In order to mimic pediatric craniospinal irradiation, a sheep regiment (5 treated, 4 controls) was treated with radiation administered to the thecal sac. However, incidental irradiation was also delivered to nearby tissues.
The purpose of this project is to study the effect of previous RT on the DNA double-strand breaks repair kinetics. Three years after receiving the treatment, biopsies from lung tissues exposed to low and high doses of X-rays were tested and compared for treated and untreated sheep.
Material and Methods
A total of 9 sheep, 5 treated and 4 control, were included in this study. The treated sheep received a total dose of 28 Gy, administered in 8 sessions, targeting their spinal thecal sac. Treatment areas were divided into two regions, depending on the received dose: high dose (HD, dose> 20 Gy) and low dose (LD, dose <2 Gy). Three years after their treatment, lung biopsies were taken from the HD, LD areas and from the control untreated sheep. Lung epithelial cells were derived, cultured and amplified. This study included 5 control, 4 LD, and 4 HD primary lung epithelial cells.

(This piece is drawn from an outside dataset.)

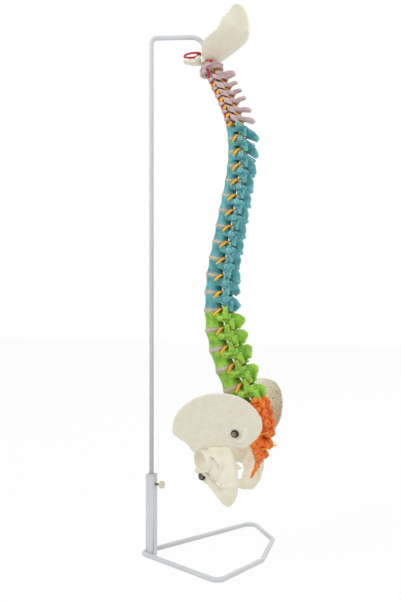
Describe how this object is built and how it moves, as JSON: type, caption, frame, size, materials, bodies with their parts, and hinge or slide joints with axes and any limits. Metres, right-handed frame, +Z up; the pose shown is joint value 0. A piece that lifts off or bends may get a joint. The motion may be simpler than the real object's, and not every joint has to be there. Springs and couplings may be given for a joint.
{
  "type": "anatomical spine model",
  "caption": "Flexible full-length spine model with occipital plate, coloured regions, discs, nerve roots and pelvis, hung from an adjustable rod on a bent-bar stand.",
  "frame": {"origin": "centre of the foot of the stand's post, on the table", "axes": "+Z up, +X from the post towards the back of the spine, +Y to the right side of the body"},
  "size_m": [0.2468, 0.3347, 0.961],
  "materials": {
    "stand_paint": "smooth satin paint",
    "bush_plastic": "moulded satin plastic",
    "dark_steel": "oiled turned steel",
    "knob_plastic": "moulded gloss plastic",
    "wire_steel": "drawn wire",
    "socket_steel": "turned",
    "core_plastic": "smooth sleeve over a bendable core",
    "bone_cream": "cast satin plastic",
    "bone_mauve": "cast satin plastic, tinted",
    "bone_teal": "cast satin plastic, tinted",
    "bone_lime": "cast satin plastic, tinted",
    "bone_orange": "cast satin plastic, tinted with darker patches",
    "disc_grey": "soft cast plastic",
    "nerve_yellow": "soft cast plastic",
    "artery_red": "soft cast plastic",
    "washer_rubber": "moulded rubber",
    "screw_steel": "oiled steel"
  },
  "bodies": {
    "stand": {"stand_base": "stand_paint", "stand_post": "stand_paint", "guide_bush": "bush_plastic"},
    "rod": {"stand_rod": "stand_paint"},
    "clamp": {"clamp_screw": "dark_steel", "clamp_knob": "knob_plastic"},
    "head": {"core_socket": "socket_steel", "hanger_wire": "wire_steel", "occipital_plate": "bone_cream", "core_cable": "core_plastic", "spinal_cord": "nerve_yellow", "vertebral_arteries": "artery_red"},
    "c1": {"vertebra_c1": "bone_mauve"},
    "c2": {"vertebra_c2": "bone_mauve"},
    "c3": {"vertebra_c3": "bone_mauve"},
    "c4": {"vertebra_c4": "bone_mauve"},
    "c5": {"vertebra_c5": "bone_mauve"},
    "c6": {"vertebra_c6": "bone_mauve"},
    "c7": {"vertebra_c7": "bone_mauve"},
    "t1": {"vertebra_t1": "bone_teal", "disc_t1_t2": "disc_grey"},
    "t2": {"vertebra_t2": "bone_teal", "disc_t2_t3": "disc_grey"},
    "t3": {"vertebra_t3": "bone_teal", "disc_t3_t4": "disc_grey"},
    "t4": {"vertebra_t4": "bone_teal", "disc_t4_t5": "disc_grey"},
    "t5": {"vertebra_t5": "bone_teal", "disc_t5_t6": "disc_grey"},
    "t6": {"vertebra_t6": "bone_teal", "disc_t6_t7": "disc_grey"},
    "t7": {"vertebra_t7": "bone_teal", "disc_t7_t8": "disc_grey"},
    "t8": {"vertebra_t8": "bone_teal", "disc_t8_t9": "disc_grey"},
    "t9": {"vertebra_t9": "bone_teal", "disc_t9_t10": "disc_grey"},
    "t10": {"vertebra_t10": "bone_teal", "disc_t10_t11": "disc_grey"},
    "t11": {"vertebra_t11": "bone_teal", "disc_t11_t12": "disc_grey"},
    "t12": {"vertebra_t12": "bone_teal", "disc_t12_l1": "disc_grey"},
    "l1": {"vertebra_l1": "bone_lime", "disc_l1_l2": "disc_grey"},
    "l2": {"vertebra_l2": "bone_lime", "disc_l2_l3": "disc_grey"},
    "l3": {"vertebra_l3": "bone_lime", "disc_l3_l4": "disc_grey"},
    "l4": {"vertebra_l4": "bone_lime", "disc_l4_l5": "disc_grey"},
    "l5": {"vertebra_l5": "bone_lime", "disc_l5_s1": "disc_grey"},
    "pelvis": {"sacrum_and_coccyx": "bone_orange", "hip_bone_left": "bone_cream", "hip_bone_right": "bone_cream", "pubic_disc": "disc_grey", "pelvis_screws": "screw_steel", "screw_washers": "washer_rubber", "sacral_nerves": "nerve_yellow"}
  },
  "joints": [
    {"name": "rod_slide", "type": "slide", "parent": "stand", "child": "rod", "axis": [0, 0, 1], "range_m": [0, 0.09]},
    {"name": "clamp_turn", "type": "hinge", "parent": "stand", "child": "clamp", "pos_m": [0.0165, 0, 0.126], "axis": [1, 0, 0], "range_deg": [-180, 180]},
    {"name": "spine_turn", "type": "hinge", "parent": "rod", "child": "head", "pos_m": [0.09035, 0.02936, 0.875], "axis": [0, 0, 1], "range_deg": [-20, 20]},
    {"name": "head_c1_bend", "type": "hinge", "parent": "head", "child": "c1", "pos_m": [0.097, 0.02936, 0.862], "axis": [0, -1, 0], "range_deg": [-0.15, 1.6], "deforming": ["core_cable", "spinal_cord", "vertebral_arteries"]},
    {"name": "c1_c2_bend", "type": "hinge", "parent": "c1", "child": "c2", "pos_m": [0.09717, 0.02936, 0.84894], "axis": [0, -1, 0], "range_deg": [-0.15, 1.6]},
    {"name": "c2_c3_bend", "type": "hinge", "parent": "c2", "child": "c3", "pos_m": [0.11018, 0.02936, 0.8197], "axis": [0, -1, 0], "range_deg": [-0.15, 1.6]},
    {"name": "c3_c4_bend", "type": "hinge", "parent": "c3", "child": "c4", "pos_m": [0.11689, 0.02936, 0.80595], "axis": [0, -1, 0], "range_deg": [-0.15, 1.6]},
    {"name": "c4_c5_bend", "type": "hinge", "parent": "c4", "child": "c5", "pos_m": [0.12336, 0.02936, 0.79209], "axis": [0, -1, 0], "range_deg": [-0.15, 1.6]},
    {"name": "c5_c6_bend", "type": "hinge", "parent": "c5", "child": "c6", "pos_m": [0.12958, 0.02936, 0.77811], "axis": [0, -1, 0], "range_deg": [-0.15, 1.6]},
    {"name": "c6_c7_bend", "type": "hinge", "parent": "c6", "child": "c7", "pos_m": [0.13481, 0.02936, 0.76373], "axis": [0, -1, 0], "range_deg": [-0.15, 1.6]},
    {"name": "c7_t1_bend", "type": "hinge", "parent": "c7", "child": "t1", "pos_m": [0.13903, 0.02936, 0.74902], "axis": [0, -1, 0], "range_deg": [-0.15, 1.6]},
    {"name": "t1_t2_bend", "type": "hinge", "parent": "t1", "child": "t2", "pos_m": [0.14253, 0.02936, 0.7269], "axis": [0, -1, 0], "range_deg": [-0.15, 1], "deforming": ["disc_t1_t2"]},
    {"name": "t2_t3_bend", "type": "hinge", "parent": "t2", "child": "t3", "pos_m": [0.14375, 0.02936, 0.70375], "axis": [0, -1, 0], "range_deg": [-0.15, 1], "deforming": ["disc_t2_t3"]},
    {"name": "t3_t4_bend", "type": "hinge", "parent": "t3", "child": "t4", "pos_m": [0.14249, 0.02936, 0.67982], "axis": [0, -1, 0], "range_deg": [-0.15, 1], "deforming": ["disc_t3_t4"]},
    {"name": "t4_t5_bend", "type": "hinge", "parent": "t4", "child": "t5", "pos_m": [0.13948, 0.02936, 0.65526], "axis": [0, -1, 0], "range_deg": [-0.15, 1], "deforming": ["disc_t4_t5"]},
    {"name": "t5_t6_bend", "type": "hinge", "parent": "t5", "child": "t6", "pos_m": [0.13461, 0.02936, 0.6302], "axis": [0, -1, 0], "range_deg": [-0.15, 1], "deforming": ["disc_t5_t6"]},
    {"name": "t6_t7_bend", "type": "hinge", "parent": "t6", "child": "t7", "pos_m": [0.12953, 0.02936, 0.60438], "axis": [0, -1, 0], "range_deg": [-0.15, 1], "deforming": ["disc_t6_t7"]},
    {"name": "t7_t8_bend", "type": "hinge", "parent": "t7", "child": "t8", "pos_m": [0.12424, 0.02936, 0.57781], "axis": [0, -1, 0], "range_deg": [-0.15, 1], "deforming": ["disc_t7_t8"]},
    {"name": "t8_t9_bend", "type": "hinge", "parent": "t8", "child": "t9", "pos_m": [0.11875, 0.02936, 0.55049], "axis": [0, -1, 0], "range_deg": [-0.15, 1], "deforming": ["disc_t8_t9"]},
    {"name": "t9_t10_bend", "type": "hinge", "parent": "t9", "child": "t10", "pos_m": [0.11303, 0.02936, 0.52241], "axis": [0, -1, 0], "range_deg": [-0.15, 1], "deforming": ["disc_t9_t10"]},
    {"name": "t10_t11_bend", "type": "hinge", "parent": "t10", "child": "t11", "pos_m": [0.10843, 0.02936, 0.49334], "axis": [0, -1, 0], "range_deg": [-0.15, 1], "deforming": ["disc_t10_t11"]},
    {"name": "t11_t12_bend", "type": "hinge", "parent": "t11", "child": "t12", "pos_m": [0.10606, 0.02936, 0.46321], "axis": [0, -1, 0], "range_deg": [-0.15, 1], "deforming": ["disc_t11_t12"]},
    {"name": "t12_l1_bend", "type": "hinge", "parent": "t12", "child": "l1", "pos_m": [0.10606, 0.02936, 0.43221], "axis": [0, -1, 0], "range_deg": [-0.15, 1], "deforming": ["disc_t12_l1"]},
    {"name": "l1_l2_bend", "type": "hinge", "parent": "l1", "child": "l2", "pos_m": [0.10902, 0.02936, 0.39834], "axis": [0, -1, 0], "range_deg": [-0.15, 2], "deforming": ["disc_l1_l2"]},
    {"name": "l2_l3_bend", "type": "hinge", "parent": "l2", "child": "l3", "pos_m": [0.11657, 0.02936, 0.36429], "axis": [0, -1, 0], "range_deg": [-0.15, 2], "deforming": ["disc_l2_l3"]},
    {"name": "l3_l4_bend", "type": "hinge", "parent": "l3", "child": "l4", "pos_m": [0.1288, 0.02936, 0.3307], "axis": [0, -1, 0], "range_deg": [-0.15, 2], "deforming": ["disc_l3_l4"]},
    {"name": "l4_l5_bend", "type": "hinge", "parent": "l4", "child": "l5", "pos_m": [0.1434, 0.02936, 0.29711], "axis": [0, -1, 0], "range_deg": [-0.15, 2], "deforming": ["disc_l4_l5"]},
    {"name": "l5_pelvis_bend", "type": "hinge", "parent": "l5", "child": "pelvis", "pos_m": [0.16043, 0.02936, 0.2637], "axis": [0, -1, 0], "range_deg": [-0.15, 2], "deforming": ["disc_l5_s1"]}
  ],
  "couplings": [
    {"joint": "c1_c2_bend", "follows": "head_c1_bend", "ratio": 1},
    {"joint": "c2_c3_bend", "follows": "head_c1_bend", "ratio": 1},
    {"joint": "c3_c4_bend", "follows": "head_c1_bend", "ratio": 1},
    {"joint": "c4_c5_bend", "follows": "head_c1_bend", "ratio": 1},
    {"joint": "c5_c6_bend", "follows": "head_c1_bend", "ratio": 1},
    {"joint": "c6_c7_bend", "follows": "head_c1_bend", "ratio": 1},
    {"joint": "c7_t1_bend", "follows": "head_c1_bend", "ratio": 1},
    {"joint": "t2_t3_bend", "follows": "t1_t2_bend", "ratio": 1},
    {"joint": "t3_t4_bend", "follows": "t1_t2_bend", "ratio": 1},
    {"joint": "t4_t5_bend", "follows": "t1_t2_bend", "ratio": 1},
    {"joint": "t5_t6_bend", "follows": "t1_t2_bend", "ratio": 1},
    {"joint": "t6_t7_bend", "follows": "t1_t2_bend", "ratio": 1},
    {"joint": "t7_t8_bend", "follows": "t1_t2_bend", "ratio": 1},
    {"joint": "t8_t9_bend", "follows": "t1_t2_bend", "ratio": 1},
    {"joint": "t9_t10_bend", "follows": "t1_t2_bend", "ratio": 1},
    {"joint": "t10_t11_bend", "follows": "t1_t2_bend", "ratio": 1},
    {"joint": "t11_t12_bend", "follows": "t1_t2_bend", "ratio": 1},
    {"joint": "t12_l1_bend", "follows": "t1_t2_bend", "ratio": 1},
    {"joint": "l2_l3_bend", "follows": "l1_l2_bend", "ratio": 1},
    {"joint": "l3_l4_bend", "follows": "l1_l2_bend", "ratio": 1},
    {"joint": "l4_l5_bend", "follows": "l1_l2_bend", "ratio": 1},
    {"joint": "l5_pelvis_bend", "follows": "l1_l2_bend", "ratio": 1}
  ]
}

After amplification, cells were irradiated with a 2 Gy dose, and the kinetics of DNA DSB repair was assessed through anti-γH2AX and anti-pATM immunofluorescence. The number of foci was assessed without re-irradiation, and 10 min, 1h, 4hrs, and 24hrs after irradiation. A non-parametric Kruskal-Wallis test was performed to compare the values between the control, LD, and HD cell lines.
Results
Without any irradiation, both LD (1.8 ±0.5 foci, p<0.05) and HD (1.55±36 foci, p<0.01) cells had a significantly higher number of spontaneous γH2AX foci when compared with the control (0.7±0.1 foci). 10 mins after a 2 Gy re-irradiation, only LD cells had a significantly lower number of foci (49 ± 1.6 foci) than the control (60.7±1.8 foci). Interestingly, the number of residual foci 24 hrs after irradiation was higher for both LD (5.7±0.9 foci, p<0.01) and HD (7.25±1 foci, p<0.01) when compared with the cells provided from the non-irradiated sheep (2.1±0.3 foci). Finally, LD and HD cells had a lower number of pATM foci 10 mins after 2 Gy (p<0.01) when compared with the control cell line.
Conclusion
Our results show that, on the long term, previous irradiation of normal tissues can 1) increase the genomic instability; 2) decrease the efficiency of DNA DSB signaling, and 3) decrease the efficiency of DSB repair, in primary cell lines derived from sheep lung epithelial tissues.